Kazakstan: Death Penalty Debated

President Nazarbaevs' call for a moratorium on capital punishment has prompted a national debate on the issue.

Kazakstan: Death Penalty Debated

President Nazarbaevs' call for a moratorium on capital punishment has prompted a national debate on the issue.

Kazakstan is in the grip of a nationwide debate on the abolition of the death penalty - a move proposed by President Nursultan Nazarbaev who's not normally known for his concern for human rights.


Analysts believe Nazarbaev's unusual proposal has been prompted by his desire for Kazakstan to join the Council of Europe, which is dedicated to the promotion of democracy and civil liberties, and will not admit nations who practice capital punishment.


The debate was initiated at an international conference in Almaty at the beginning of this month.


Nazarbaev, whose jails are among the most crowded in the world, has never previously been noted as an opponent of capital punishment. But he is believed to covet the international economic advantages offered to the council's member countries.

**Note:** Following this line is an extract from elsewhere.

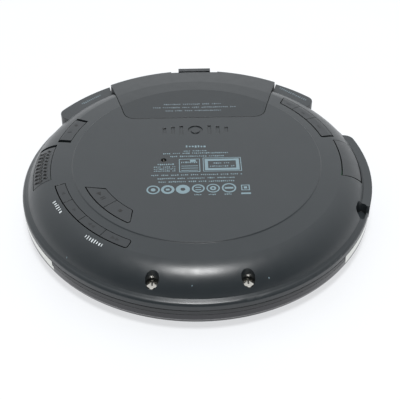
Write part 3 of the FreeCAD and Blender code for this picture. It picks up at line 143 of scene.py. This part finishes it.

Conflict resolution expert Oleg Sidorov told IWPR, "The president wants to abolish the death penalty to gain influence with western countries. Abolition could bring financial help for many government programmes, including those that support law enforcement bodies."


The proposal now being debated is for a moratorium on executions starting from January 1, 2003. It was reinforced in April in Nazarbaev's "Message to the People" announcement, published in the local media, in which he suggested that life imprisonment could replace capital punishment.


At present, Kazakstan imposes the death penalty for murder, treason, sabotage, crimes against the constitution and state security, as well as certain types of military misconduct.


The former Soviet republic has a grim record on such matters. According to statistics from the general prosecutor's office, more than half of the 266 criminals sentenced to death from 1997 to 2001 have already been executed. Only 27 received a presidential pardon.


Kazakstan was heavily criticised by international human rights organisations in 1995 when the execution of a prisoner was broadcast live on television - a move apparently aimed at terrifying the population into abiding by the law.


This u-turn on capital punishment is now being viewed as a cynical attempt to curry favour with the West, after Nazarbaev's name became synonymous with tyranny, civil rights abuses and media oppression.


This poor international image has led to the president taking certain steps towards a more democratic rule.


As part of his bid to overhaul his reputation, he created the post of human rights ombudsman two months ago. Bolat Baikadamov, who was appointed to the position, said recently, "A state's attitude to the death penalty defines the level of its development. There is no place for capital punishment in a civilised country."


Yet the republic's law enforcement agencies - and a significant section of the population - want to retain it. Statistics issued by the Kazak Bureau for Human Rights and Rule of Law show 75 per cent of the population opposes its abolition.


The pro-execution camp argues that switching to life imprisonment would cost money and remove an effective deterrent.


Pyotr Posmakov, head of the justice ministry's penal committee, said it would require the construction of a special prison likely to cost some 11.5 billion tenge - around 74 million US dollars - that would take two years to complete.


"As taxpayers, we already maintain prisons and pay law enforcement bodies to cut down crime," protested businessman Evgeny Myakinin. "Abolishing the death penalty will only stop criminals fearing for their lives."


While the death penalty is currently imposed in 84 countries, there are 111 nations where it has either been abolished or suspended.


Evgeny Zhovtis, director of the Kazakstan international bureau for human rights, said, "The state should not be on the same level as the criminal, as society cannot exist normally if it knows that murder is legalised."


Justice minister Georgy Kim was more circumspect. "Issues surrounding the death penalty can only be solved with a complex approach," he said. "All aspects need to be examined, taking public opinion into account, and learning from the experience of nations who have already gone through this stage in their development."


A special coordinating council has been created as a result of the October conference. It includes government agencies, non-governmental organisations and educational establishments, and hopes to advance arguments likely to influence people in favour of abolition.